The rushing attack for the Cowboys was a mess last year, and hopefully you listened to me and stayed far away from Joseph Randle. Keep in mind that Darren McFadden was still able to rush for over 1,000 yards and averaged 4.6 YPC, but Dallas is looking for more stability.
As far as competition, though, it’s not going to be a walk in the park for Elliott. He still has to beat out McFadden, Alfred Morris and Lance Dunbar to carve out a meaningful role. Even if he does show he is more talented, he still could be stuck in some type of committee with McFadden or Morris.
Could he beat out all those backs and be the main back by Week 1? Sure, but just remember that he still could lose touches.
The Giants are probably the riskiest team Elliott could land on in terms of short-term Fantasy success. New York tried way too hard to split up carries between Rashad Jennings, Shane Vereen, and Andre Williams in 2015.
It finally seemed to sink in for the coaching staff that Jennings should handle most of the workload, and he averaged 108 rushing yards per game in his last four performances. Vereen started to have a bigger role as a receiver, and he averaged 5.3 receptions and 45.3 receiving yards per game in his final three performances.
The Giants did just sign Bobby Rainey, however, and the Giants tendered exclusive rights to Orleans Darkwa in March.

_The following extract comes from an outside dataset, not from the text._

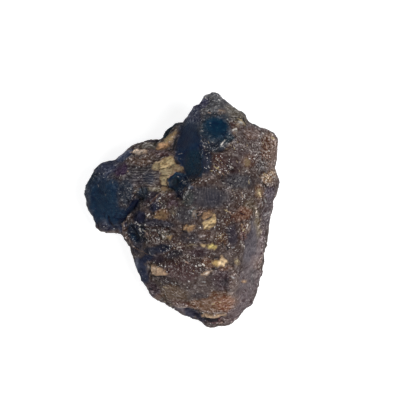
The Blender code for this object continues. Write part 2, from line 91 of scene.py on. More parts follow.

# Areas of the best face: (colour, share, u, v, half length, half width, turn in degrees if any).
# Later ones lie over earlier ones. The near-black areas over the pits are dark stone with painted shade.
ZONES = [
    ("dark ground", 0.5, 5.8, -1.2, 18.8, 15), ("shoulder brown", 1, 17.5, 17, 6.5, 6.5),
    ("apex grey", 0.95, 8.8, 26, 5.5, 3.8, -25), ("apex violet", 0.55, 5.2, 26.5, 1.2, 1.8, -40),
    ("slate band", 0.95, 3, 23, 2, 4, -12), ("dusk band", 0.9, 2, 20.5, 2.5, 2.2),
    ("crest olive", 0.85, 13.5, 24, 3.5, 1.8, -38), ("warm brown", 0.7, 10, 24.5, 1.2, 0.8),
    ("edge tan", 0.9, 21.8, 15.5, 2.2, 5), ("deep slate", 0.9, 6.5, 17.5, 2.2, 3.2, 20),
    ("sea slate", 0.8, 11, 17.8, 2.2, 1.5), ("deep slate", 1, 6.2, 11.8, 1.5, 3.5),
    ("speckled brown", 0.85, 9.5, 11.5, 2.2, 2.8), ("rust", 0.3, 8.8, 13, 1.2, 0.8),
    ("smooth brown", 0.9, 12.8, 10.8, 2, 2.5), ("smooth brown", 0.8, 15, 14, 2, 1.2),
    ("gold brown", 0.75, 16.5, 12, 2, 2), ("pale edge", 0.85, 21.8, 7.8, 2.2, 2),
    ("gold", 0.7, 19.2, 4.5, 1.2, 2), ("violet grey", 0.9, 21.8, 4.2, 1.5, 2),
    ("slate mid", 0.85, 14, 7, 4.2, 2.2), ("dark ground", 1, 5.8, 6.8, 3.5, 1.5),
    ("plateau", 0.95, 6.5, 3.2, 6.2, 3, -4), ("plateau core", 0.8, 7.5, 3, 2.2, 1.8),
    ("green grey", 0.8, 1.5, 2.8, 1.5, 2.2, -15), ("grey brown", 0.8, 15, 4, 2.5, 1.8),
    ("ash slate", 0.7, 20.5, 11, 1.8, 2.2, -40), ("tan olive", 0.75, 17, 1, 1.8, 2),
    # The pale grey and lavender flank areas from here on are partly dusty colour and partly painted sheen.
    ("rust", 0.9, 15.5, -0.8, 2.2, 1.8), ("flank light", 0.9, 21.2, -1.2, 1.5, 4.5, -12),
    ("flank tan", 0.75, 18.8, -3, 0.8, 4, 3), ("flank slate", 0.95, 17, -8.8, 1.8, 6.8, -4),
    ("flank pink", 0.9, 19.5, -9, 1, 5.5, -10), ("flank lavender", 0.95, 16.8, -17, 3, 4.5, -8),
    ("olive", 0.5, 18, -16, 1, 3, -5), ("flank low", 0.95, 14.5, -23.5, 3.2, 4.5, -28),
    ("orange brown", 0.95, 8, -23, 6.2, 2.8, 6), ("red brown", 0.8, 10.5, -23.2, 2.8, 1.8, 10),
    ("orange brown", 0.9, 3.5, -23.2, 2.5, 1.2, 5), ("olive low", 0.95, -2, -20.8, 4.5, 2, -12),
    ("grey brown", 0.85, 4.5, -20, 3, 2), ("dark plum", 0.8, 10, -17.2, 3, 2.8),
    ("deep plum", 0.8, 11, -18, 1.5, 1), ("brown rose", 0.85, -0.2, -15.2, 5, 2.8, -5),
    ("dark plum", 0.85, 4, -10.5, 2.5, 1.5), ("char", 0.8, -6.2, -12.2, 2.2, 1.2),
    ("flank navy", 0.9, -9.8, -15.5, 1.5, 3.8, 8), ("bottom dark", 0.8, -7, -19.8, 1.5, 2.5, 35),
    ("grey green", 0.8, -4.2, -17.5, 2, 1.2), ("foot pale", 0.85, -0.2, -23.8, 3, 1.2, -25),
    ("foot grey", 0.85, 12.5, -26.5, 2.8, 1.8, 10), ("foot purple", 0.9, 8, -27.5, 2.2, 0.8, 3),
    ("indigo", 0.85, -6, -3.2, 4.8, 1.2, -8), ("pit shade navy", 0.9, -10.5, -1.8, 1.8, 1.8),
    ("pit shade navy", 0.9, -7, 0.8, 1.5, 1.1, 10), ("mauve", 0.7, -2.2, 1.5, 1.5, 1.5),
    ("slate mid", 0.75, 0.5, -1.2, 2.5, 2.2), ("pale slate", 0.7, 3, -0.5, 1, 1.5),
    ("tan olive", 0.6, -2.2, -0.2, 1, 1.5), ("grey brown", 0.8, -6.2, -6, 2.8, 2),
    ("slate violet", 0.8, 2, -6.8, 2.8, 1.5), ("pale brown", 0.85, -1.2, -8.8, 2.2, 1.5),
    ("pale brown", 0.6, 6.2, -6.2, 2.2, 1.5), ("olive brown", 0.6, 9.8, -7, 1.8, 1.8),
    ("char", 0.85, 12.5, -6.2, 1.5, 3), ("brown wine", 0.95, 15.2, -6.5, 1, 1.2),
    ("purple brown", 0.6, 12.2, -1, 2.5, 2.8), ("olive brown", 0.5, 11, -2.8, 1.2, 1),
    ("grey brown", 0.2, 16.2, -14.5, 2.2, 1.8), ("roof grey", 0.95, -10, 8.8, 5, 3, -5),
    ("warm brown", 0.7, -10.2, 12, 3.2, 1.2, -5), ("char slate", 0.8, -9.5, 4.2, 1.8, 1.8),
    ("lobe speckle", 0.95, -13.8, 4.5, 2.2, 3.8), ("lobe violet", 0.95, -19, 10.5, 3.8, 2.5, 30),
    ("lobe speckle", 1, -22.2, 7.5, 1.8, 2.5, 35), ("slate blue", 0.9, -14.2, 13.5, 2.5, 1.2, 38),
    ("crest olive", 0.85, -8, 16, 2.8, 1), ("brown rose", 0.85, -5.5, 14.2, 3.2, 1, -5),
    ("tan", 0.6, -4.8, 5, 3.5, 1, -5), ("brown rose", 0.7, -2.8, 3.8, 1.2, 1.2, -45),
    ("char", 0.75, -7, 3.5, 1.8, 1.5), ("plum foot", 1, -18.2, -4, 2.8, 1.5, -5),
    ("wine", 0.6, -14.8, -4.2, 1, 1.8, -30), ("magenta", 0.7, -15.2, 10, 2.2, 1.5, 48),
    ("crest olive", 0.95, -4.2, -6.5, 1.5, 1.2), ("ember", 0.95, -5, -1, 2, 1.5),
    ("pit shade navy", 0.95, -12, -5.5, 1.8, 2.5, -35), ("pit shade slate", 0.9, -5, -9.5, 2.5, 1.2, 10),
    ("pit shade slate", 0.6, -1.8, -10.9, 2.5, 1, 18), ("pit shade slate", 0.95, 0.5, 7, 2, 2),
    ("dim teal", 0.9, 8.5, 15.8, 2.5, 1.5), ("flank navy", 0.9, -8.5, -11.8, 2, 1, 25),
    ("dusk band", 0.8, 2, 6, 1, 0.8, -40), ("deep slate", 0.9, -8.2, 7.8, 1.5, 1.5),
    ("pit shade slate", 0.9, -8, -10.2, 1.8, 1.2), ("foot pale", 0.8, 1, -24.2, 1.2, 1),
    ("foot pale", 0.9, 17.5, 19, 2, 1.8), ("plum foot", 0.95, -21.2, -2, 1.5, 1.8, -30),
    ("tan olive", 0.25, 2.5, -8.8, 1.8, 0.8), ("pale brown", 0.7, 13, -17.5, 1.5, 3),
    ("lobe rim", 0.9, -23.8, 4.2, 1, 2.8), ("pit shade navy", 0.9, -11, -7.2, 1.8, 1.2, -20),
    ("flank pink", 1, 18.2, -13, 1.5, 2.2), ("char", 0.5, -8.2, 1.8, 1.5, 1.2),
    ("edge tan", 0.7, 16, -4.5, 1.5, 1.5), ("orange brown", 0.85, 6.5, -13.2, 1.8, 1.5),
    ("char", 0.35, -11, 7.5, 2, 1.8), ("pale edge", 0.6, 22, 10.5, 1.5, 1.5),
    ("purple brown", 0.6, 11.8, 14.5, 1.5, 1.5), ("deep plum", 0.75, 4.2, -21.5, 2.5, 0.9, 3),
    ("pale flake", 0.75, 21.1, 7.8, 1.6, 1, -35), ("char", 0.35, -6.2, 2.8, 1.2, 1.2),
    ("pale edge", 0.6, 0.5, -24.8, 1.2, 1), ("ink", 1, -10.2, -5.5, 1.1, 2, -10),
    ("rust", 0.5, 13.5, -1.8, 1.5, 1.5), ("rust", 0.6, 11, -14.5, 1.8, 0.6, 5),
    ("plum foot", 0.4, -18.5, -3.5, 2.2, 1, -5), ("pale flake", 0.75, 22.4, 9, 1, 1.4, -30),
    ("foot pale", 1, 11.5, 20.8, 1.8, 1.5), ("pale brown", 0.5, 19.2, 1.5, 1.2, 1.2),
    ("char", 0.2, 11.5, 26.8, 1.2, 1, -40), ("char", 0.15, 3.8, 1.8, 1.5, 1.2),
    ("char", 0.4, -5.2, 1.5, 1.2, 1.2), ("warm brown", 0.5, -8, 13.5, 1.5, 1.2),
    ("deep slate", 0.9, -13, -5.2, 0.8, 2.2, -30), ("indigo", 0.85, -11.2, -9.2, 1.5, 2),
    ("tan", 0.6, -7, 5, 1.8, 0.6), ("plateau", 0.6, 0.8, 20.8, 1.2, 1, -30),
    ("violet grey", 0.8, 0, -25.2, 2.8, 0.6, -27), ("pale flake", 0.1, 19, -13.5, 1.5, 1.8),
    ("slate blue", 0.3, -11.2, -13, 1, 1.5), ("pit shade navy", 0.45, -5.5, -10.2, 1.5, 1),
    ("lobe violet", 0.9, -20.2, 7.8, 2, 1.2, 10), ("flank pink", 0.5, 19, -16.5, 1.5, 1.5),
    ("deep plum", 0.4, 6.8, -28, 2, 0.8, 5), ("orange brown", 0.5, -6, -21.8, 1.5, 0.8, 30),
    ("char", 0.9, -7.2, 17.1, 2, 0.5, -5), ("slate blue", 0.3, -11, -13.5, 1, 1.8),
]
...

If the Giants want to make a long-term investment in a running back, Elliott would make sense. But with the moves the brass has made so far, it doesn’t appear the team has plans to draft a back in the early rounds.
The backfield for the Giants was a headache in 2015 Fantasy Football leagues, and Elliott will most likely not get enough touches to have Fantasy success in 2016 if he lands with New York.
Jeremy Langford stepped up during Matt Forte‘s absences, and the coaching staff continued to give him carries throughout the season to prepare him for 2016. While Langford showed potential, the brass for Chicago obviously doesn’t want to put all of their eggs in one basket.
It would be more beneficial to pair Langford up with a veteran back, but Langford and Elliott could still make a powerful duo. According to Parr, the running back coach for the Bears actually recruited Elliott at Ohio State.
Finally, the Dolphins are in a similar situation as the Bears, as new coach Adam Gase is now left with 22-year old back Jay Ajayi as his workhorse. The Dolphins may try to add Arian Foster to the roster when he gets healthier, but the team is seriously lacking in depth at the running back position.
Ajayi was considered one of the most talented backs in the 2015 NFL Draft, but teams were scared away from him because he tore his ACL in 2011. That’s how the Dolphins were able to draft him in Round 5.
I like Ajayi as a deep sleeper for 2016, but this is one of the less competitive backfields Elliott would find himself in. That means Miami could be the place where he sees the most touches, increasing his odds for Fantasy success.
But this is a team that still has to find an identity, which is never a good thing for a rookie player. Success for the Dolphins in 2016 will be tied to if Ryan Tannehill can take a step forward and improve under Gase.
Ezekiel Elliott’s 2016 Fantasy Football Value
In 2014, I said that Jeremy Hill would be a better pick than Carlos Hyde because Hill would have more touches than Hyde.
If you judge Elliott’s Fantasy success solely based on that, he has the most opportunity right now in Miami. His most ideal landing spot, however, would ultimately be Dallas.
But everything would have to be perfect…
The offensive line for the Cowboys would have to remain one of the best in football, and Morris and McFadden would have to have extremely limited roles.
Again, Elliott is talented enough that he could work his way up to the top of the depth chart. But in terms of instant success, tamper your expectations for instant Fantasy success for Elliott if he finds himself in a very crowded backfield.